Master HSL Adjustments in Lightroom: The Secret to Selective Color Control
I’ll be honest—when I first discovered the HSL panel in Lightroom, I thought I’d unlocked a cheat code. Here’s why: while basic color temperature adjustments affect your entire image, HSL lets you surgically target individual colors. It’s the difference between turning up the heat on your whole house versus heating just one room.
Let me walk you through what changed everything about how I approach color grading.
Understanding the HSL Trinity
HSL stands for Hue, Saturation, and Luminance—three separate controls that let you manipulate colors independently. Think of it like adjusting the red shirt in a portrait without touching the skin tones or the blue sky behind them.
Hue shifts a color along the spectrum (making oranges more yellow-leaning, for example). Saturation controls how vivid that color appears—crank it up and colors pop; dial it down and they fade toward gray. Luminance adjusts brightness within that color range alone.
The game-changer? You can adjust these for eight individual color ranges: Red, Orange, Yellow, Green, Aqua, Blue, Purple, and Magenta.
The Reds Problem (And How to Fix It)
This is where I see most photographers struggle. Portrait with weird skin tones? Wildlife shot where the animal’s fur looks too saturated? The Red slider is your best friend here.
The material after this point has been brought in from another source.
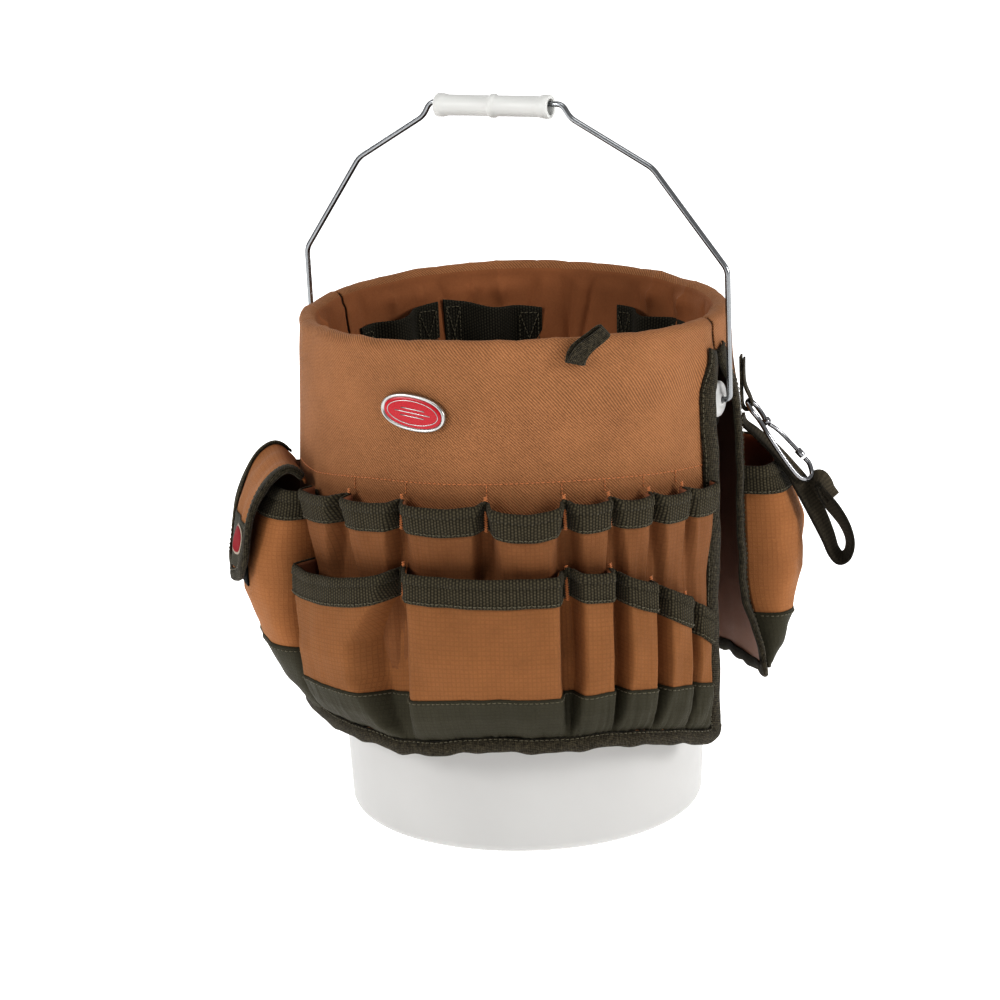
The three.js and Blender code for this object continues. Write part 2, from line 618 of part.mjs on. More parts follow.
// ---------------------------------------------------------------- tape strap and snap hook
// The strap's frame: r out from the pail's axis along its azimuth, z up, t to the right.
const STRAP = { azimuth: 79, width: 19, thick: 1.6, skirtR: 163.7 };
function onStrap(t, r, z) {
  return polar(STRAP.azimuth, r, z).addScaledVector(polar(STRAP.azimuth + 90, 1, 0), t);
}

// A flat strap along a side-view line of [r, z, tilt]. The tilt, in degrees, turns the
// strap's width about its own line, towards the front.
function strapPiece(line, thick, width) {
  const corner = (i, across, depth) => {
    const [r, z, tilt = 0] = line[i];
    const [r0, z0] = line[Math.max(i - 1, 0)];
    const [r1, z1] = line[Math.min(i + 1, line.length - 1)];
    const length = Math.hypot(r1 - r0, z1 - z0);
    const [nr, nz] = [(z1 - z0) / length, -(r1 - r0) / length];
    const [c, q] = [Math.cos(rad(tilt)), Math.sin(rad(tilt))];
    const out = depth * c - across * q;
    return onStrap(across * c + depth * q, r + nr * out, z + nz * out);
  };
  const at = line.map((_, i) => i);
  const face = (depth) => grid(at, [-width / 2, width / 2], (i, across) => corner(i, across, depth));
  return facingOut(sheet(face(0), face(thick)));
}

// A narrow tab sewn to the skirt, folded at its lower end round the snap hook's eye.
const HOOK_LOOP = [[2, 336], [2, 307], [2.3, 301.5], [4.6, 298.6], [7.8, 299.4], [8.8, 303.4], [6.8, 309],
  [4, 314], [2.9, 318], [2.9, 336]];
add("hook_loop", strapPiece(HOOK_LOOP.map(([d, z]) => [STRAP.skirtR + d, z]), 1.2, 5), OLIVE_WEB);

// The snap hook, bent from one wire: a small eye above and a long bow below.
const HOOK = { top: [169, 305.6], bottom: [216, 245.5], eyeTilt: 10, tilt: 30, wire: 1.6 };
function onHook(along, across, lift = 0) {
  const [r0, z0] = HOOK.top;
  const [r1, z1] = HOOK.bottom;
  const length = Math.hypot(r1 - r0, z1 - z0);
  const [er, ez] = [(r1 - r0) / length, (z1 - z0) / length];
  const tilt = rad(lerp(HOOK.eyeTilt, HOOK.tilt, smooth(along, 20, 70)));
  const out = across * Math.sin(tilt) + lift * Math.cos(tilt);
  const t = across * Math.cos(tilt) - lift * Math.sin(tilt);
  return onStrap(t, r0 + er * along - ez * out, z0 + ez * along + er * out);
}
function snapHook() {
  const line = [
    [20, 3.4], [15, 5.4], [8, 6], [2.4, 3.6], [2.4, -3.6], [8, -6], [15, -5.8], [22, -7.4], [30, -9.6],
    [52, -9.6], [66, -8.2], [72.5, -3], [72.5, 4], [66, 9], [61, 9.4],
  ].map(([along, across]) => onHook(along, across));
  return bar(new THREE.CatmullRomCurve3(line, false, "centripetal"), HOOK.wire, 34, 6);
}
add("snap_hook", facingOut(mergedIndexed(snapHook())), STEEL);

// Its sprung gate closes the bow's open side.
function snapGate() {
  const line = [[24.5, 3.6], [30, 7.4], [38, 9.4], [57, 9.4]].map(([along, across]) => onHook(along, across));
  return bar(new THREE.CatmullRomCurve3(line, false, "centripetal"), 1.4, 8, 6);
}
add("snap_gate", facingOut(mergedIndexed(snapGate())), STEEL);

// The long strap: sewn to the skirt below the tab, it runs down behind the hook, hangs in
// a bight and comes back up to the hook's lower end.
const STRAP_LINE = [
  [165.4, 297, 0], [166, 290, 0], [175, 282, 5], [188, 269.5, 12], [200.5, 254.5, 20], [210.5, 239.5, 34],
  [220, 221, 36], [227, 205, 30], [231, 194, 26], [236, 188.5, 24], [241.5, 192, 26], [243, 202, 30],
  [239, 214, 36], [231, 226, 40], [222.5, 236, 40],
];
add("tape_strap", strapPiece(STRAP_LINE, STRAP.thick, STRAP.width), OLIVE_WEB);

export default object;
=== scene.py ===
import math
import random

import bpy
import numpy as np
from mathutils import Matrix, Vector


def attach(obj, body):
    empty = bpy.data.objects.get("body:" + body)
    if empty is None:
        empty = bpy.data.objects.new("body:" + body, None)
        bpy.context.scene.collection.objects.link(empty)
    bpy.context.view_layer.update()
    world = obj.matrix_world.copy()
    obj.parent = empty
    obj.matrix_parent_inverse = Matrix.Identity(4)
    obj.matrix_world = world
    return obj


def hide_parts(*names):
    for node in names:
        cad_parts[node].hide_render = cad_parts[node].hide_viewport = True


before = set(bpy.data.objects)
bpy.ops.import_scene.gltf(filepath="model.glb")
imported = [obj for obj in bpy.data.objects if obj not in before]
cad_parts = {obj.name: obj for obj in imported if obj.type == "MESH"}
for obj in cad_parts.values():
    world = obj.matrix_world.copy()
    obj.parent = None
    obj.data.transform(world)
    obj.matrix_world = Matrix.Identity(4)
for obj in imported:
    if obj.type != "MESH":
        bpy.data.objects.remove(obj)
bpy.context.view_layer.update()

MM = 0.001
TAU = math.tau
UP = Vector((0, 0, 1))
rng = random.Random(7)


# ------------------------------------------------------------------ materials
def srgb(r, g, b):
    """A colour given in 0 to 255 sRGB, as linear RGBA."""
    def one(c):
        c /= 255
        return c / 12.92 if c <= 0.04045 else ((c + 0.055) / 1.055) ** 2.4
    return (one(r), one(g), one(b), 1.0)


def scaled(colour, k):
    return tuple(c * k for c in colour[:3]) + (1.0,)


SOCKETS = {"rough": "Roughness", "metallic": "Metallic", "specular": "Specular IOR Level",
           "sheen": "Sheen Weight", "sheen_rough": "Sheen Roughness", "subsurface": "Subsurface Weight"}


class Nodes:
    """A short way to write a material's node tree."""

    def __init__(self, name, **values):
        self.mat = bpy.data.materials.new(name)
        self.mat.use_nodes = True
        self.tree = self.mat.node_tree
        self.bsdf = self.tree.nodes["Principled BSDF"]
        for key, value in values.items():
            self.bsdf.inputs[SOCKETS[key]].default_value = value

    def node(self, kind):
        return self.tree.nodes.new("ShaderNode" + kind)

    def plug(self, value, socket):
        """Set a socket to a plain value, or link an output to it."""
        if isinstance(value, (int, float, tuple)):
            socket.default_value = value
        else:
            self.tree.links.new(value, socket)

    def math(self, operation, *values):
        n = self.node("Math")
        n.operation = operation
        for value, socket in zip(values, n.inputs):
            self.plug(value, socket)
        return n.outputs[0]

    def total(self, *terms):
        """The sum of (value, weight) terms."""
        out = 0.0
        for value, weight in terms:
            out = self.math("MULTIPLY_ADD", value, weight, out)
        return out

    def uv(self):
        """The cloth's own coordinates u and v, in millimetres."""
        place, split = self.node("UVMap"), self.node("SeparateXYZ")
        place.uv_map = "mm"
        self.plug(place.outputs[0], split.inputs[0])
        return split.outputs[0], split.outputs[1]

    def noise(self, scale, detail, rough):
        n = self.node("TexNoise")
        self.plug(scale, n.inputs["Scale"])
        self.plug(detail, n.inputs["Detail"])
        self.plug(rough, n.inputs["Roughness"])
        self.plug(self.node("TexCoord").outputs["Object"], n.inputs["Vector"])
        return n.outputs["Fac"]

    def wave(self, value, pitch):
        return self.math("SINE", self.math("MULTIPLY", value, TAU / pitch))

    def shades(self, factor, colour, *stops):
        """The colour made darker or lighter along a factor: stops are (place, strength)."""
        n = self.node("ValToRGB")
        elements = n.color_ramp.elements
        while len(elements) < len(stops):
            elements.new(0.5)
        for e, (place, strength) in zip(elements, stops):
            e.position = place
            e.color = scaled(colour, strength)
        self.plug(factor, n.inputs[0])
        return n.outputs[0]

    def mix(self, factor, a, b):
        n = self.node("Mix")
        n.data_type = "RGBA"
        for value, k in ((factor, 0), (a, 6), (b, 7)):
            self.plug(value, n.inputs[k])
        return n.outputs[2]

    def finish(self, colour, height, distance, strength, rough=None):
        """Plug in the colour, a bump (height, with its distance in millimetres) and the roughness."""
        bump = self.node("Bump")
        self.plug(height, bump.inputs["Height"])
        self.plug(distance * MM, bump.inputs["Distance"])
        self.plug(strength, bump.inputs["Strength"])
        self.plug(colour, self.bsdf.inputs["Base Color"])
        self.plug(bump.outputs[0], self.bsdf.inputs["Normal"])
        if rough is not None:
            self.plug(rough, self.bsdf.inputs["Roughness"])
        return self.mat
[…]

In my landscape work, I often encounter sunset skies where the reds and oranges are fighting for attention. Instead of crushing all the color with a global adjustment, I’ll:
- Drop the Red saturation by 10-15 points to tame aggressive warm tones
- Push the Red luminance up slightly (5-10 points) to keep it from looking muddy
- Adjust the Orange saturation separately if needed—this prevents the sunset from looking like a cartoon
The result? Colors feel intentional rather than overwhelming.
The Green Screen Strategy
Greens are notoriously tricky in photography. Natural foliage can range from olive to lime, and a one-size-fits-all adjustment rarely works. I use HSL to create separation between different green tones in a single image.
For a forest scene, I might desaturate the Yellow-Greens slightly while boosting the pure Green saturation. This creates visual hierarchy—some foliage recedes while other elements pop forward. It’s a subtle move that mimics how a professional color grader thinks.
Blues: The Cinematic Gateway
Want that moody, cinematic look? The Blue slider is your portal. I often increase Blue luminance in skies to create that rich, deep atmosphere without blowing out the entire image.
But here’s the insider move: shift the Hue slider slightly cooler (move it left, toward cyan) while you’re at it. Suddenly your sky doesn’t just look brighter—it looks intentional, like a Spielberg film.
Practical Workflow
Here’s how I structure my HSL editing:
Step 1: Make global adjustments first (exposure, contrast, clarity). HSL works best as a secondary refinement.
Step 2: Identify which colors need work. In portrait photography, I’m usually targeting skin tones and eye color. In landscapes, it’s often skies and foliage.
Step 3: Start with Saturation. Often, just dialing back an overly vibrant color by 10-20 points creates immediate improvement.
Step 4: Fine-tune with Luminance if the color feels too dark or washed out.
Step 5: Adjust Hue last—use small movements (usually ±5 to 10 points) to shift color direction rather than dramatically remap it.
The Before-and-After Reality
I can’t show you a specific image in this article, but here’s what typically shifts: an undersaturated blue sky suddenly commands attention without looking fake. Skin tones in mixed lighting look coherent instead of patchy. A sunset transitions from “nice” to “did you actually shoot that?”
The HSL panel isn’t magic, but it’s the closest thing to it in Lightroom’s toolbox. Start experimenting with one color range per image, and you’ll quickly develop an intuition for these adjustments. Your color grading will shift from reactive (trying to fix problems) to intentional (creating a specific mood).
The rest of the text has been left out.